Sarah: It’s ruined me as well! I’m a mama to three kiddos, and I live thousands of miles away from my family. I don’t think I could function in a traditional job anymore, without the freedom to rearrange my day for a sick child or the occasional trip back to Canada to visit the fam!
What are the kinds of tasks for clients that get you excited to start your work day? Any tasks that just really aren’t your jam?
Teresa: I love creating systems and flows but I hate maintaining them. I love the relationships I have with my clients and my team.
How do you organize your day to keep yourself efficient and accountable to your clients while still enjoying the perks of a laptop lifestyle?
Teresa: I set certain days/time frames for different types of activities like calls with clients, sales calls, team meetings, etc. Teamwork PM has also been a huge help in this area. It helps us batch work.

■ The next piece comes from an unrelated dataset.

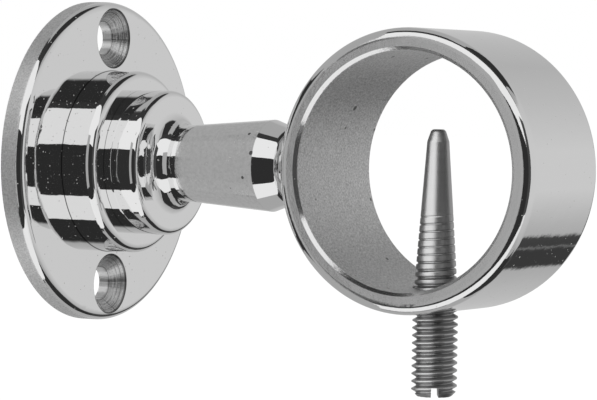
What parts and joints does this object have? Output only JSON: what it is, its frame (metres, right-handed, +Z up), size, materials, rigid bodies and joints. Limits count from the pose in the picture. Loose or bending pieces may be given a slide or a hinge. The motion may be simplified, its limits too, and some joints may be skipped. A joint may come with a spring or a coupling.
{
  "type": "rope holder",
  "caption": "Wall-mounted handrail rope holder: round rosette, turned stem and a horizontal eye for the rope, with a pointed set screw that pins the rope.",
  "frame": {"origin": "centre of the rosette's wall face", "axes": "+X out of the wall along the stem, +Y along the rope, +Z up"},
  "size_m": [0.0726, 0.044, 0.0516],
  "materials": {
    "plated_brass": "polished chrome plate on brass",
    "screw_steel": "machined steel, fine turning marks"
  },
  "bodies": {
    "bracket": {"wall_rosette": "plated_brass", "stem": "plated_brass", "eye_ring": "plated_brass", "foot_screw": "screw_steel"},
    "pin": {"pin_screw": "screw_steel"}
  },
  "joints": [
    {"name": "pin_travel", "type": "slide", "parent": "bracket", "child": "pin", "axis": [0, 0, 1], "range_m": [-0.02, 0.009]}
  ]
}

Client boundaries. How do you set them with your clients to provide a high level of service that doesn’t cross the line into consistently over delivering?

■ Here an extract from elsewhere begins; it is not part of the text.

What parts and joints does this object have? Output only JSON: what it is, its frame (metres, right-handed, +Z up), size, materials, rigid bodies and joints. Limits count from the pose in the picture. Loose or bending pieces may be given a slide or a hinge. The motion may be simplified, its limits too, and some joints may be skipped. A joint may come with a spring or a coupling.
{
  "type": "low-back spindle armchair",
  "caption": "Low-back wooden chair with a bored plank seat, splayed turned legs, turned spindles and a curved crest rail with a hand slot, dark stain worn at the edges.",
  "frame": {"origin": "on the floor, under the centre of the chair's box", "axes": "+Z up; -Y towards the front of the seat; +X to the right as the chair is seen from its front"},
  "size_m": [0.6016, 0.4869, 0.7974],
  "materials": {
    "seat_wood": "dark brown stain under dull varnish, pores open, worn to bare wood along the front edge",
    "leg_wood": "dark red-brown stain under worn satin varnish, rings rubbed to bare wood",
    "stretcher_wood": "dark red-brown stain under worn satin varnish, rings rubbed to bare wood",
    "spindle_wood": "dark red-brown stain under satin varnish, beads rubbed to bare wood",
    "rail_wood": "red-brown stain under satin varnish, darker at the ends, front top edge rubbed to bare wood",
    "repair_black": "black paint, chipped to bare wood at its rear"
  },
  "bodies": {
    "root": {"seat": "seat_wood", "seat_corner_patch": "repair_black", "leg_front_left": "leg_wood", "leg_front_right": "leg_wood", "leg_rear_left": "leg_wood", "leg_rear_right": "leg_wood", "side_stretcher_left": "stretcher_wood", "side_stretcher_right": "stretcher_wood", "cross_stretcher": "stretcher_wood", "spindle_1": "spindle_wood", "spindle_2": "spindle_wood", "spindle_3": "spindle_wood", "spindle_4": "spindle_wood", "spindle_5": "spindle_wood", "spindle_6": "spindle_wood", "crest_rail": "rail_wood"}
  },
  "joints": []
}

Teresa: I make sure our services/deliverables are outlined in our consulting agreement and I also reiterate and set expectations in our kick off call. It makes it much easier to say things like “I think that’s a great idea. Would you like for me to have Kassie put a quote together to add that to our current agreement?”
What do you do to attract new clients?
Teresa: The clients I already have, reaching out to past clients for referrals, building a strong network that sends prospects my way, having a presence in appropriate FB groups, and attending local networking groups.
What advice would you give to other aspiring OBMs who are considering this transition?
Teresa: Buckle up, Buttercup! If you’re committed to this transition, you’re in for an exciting and fulfilling ride. Document your procedures, build strong relationships, and align yourself with mentors and leaders that resonate with you. Be forewarned that there is quite a bit of self-development in this journey and it’s worth every minute!! (Tweet it!)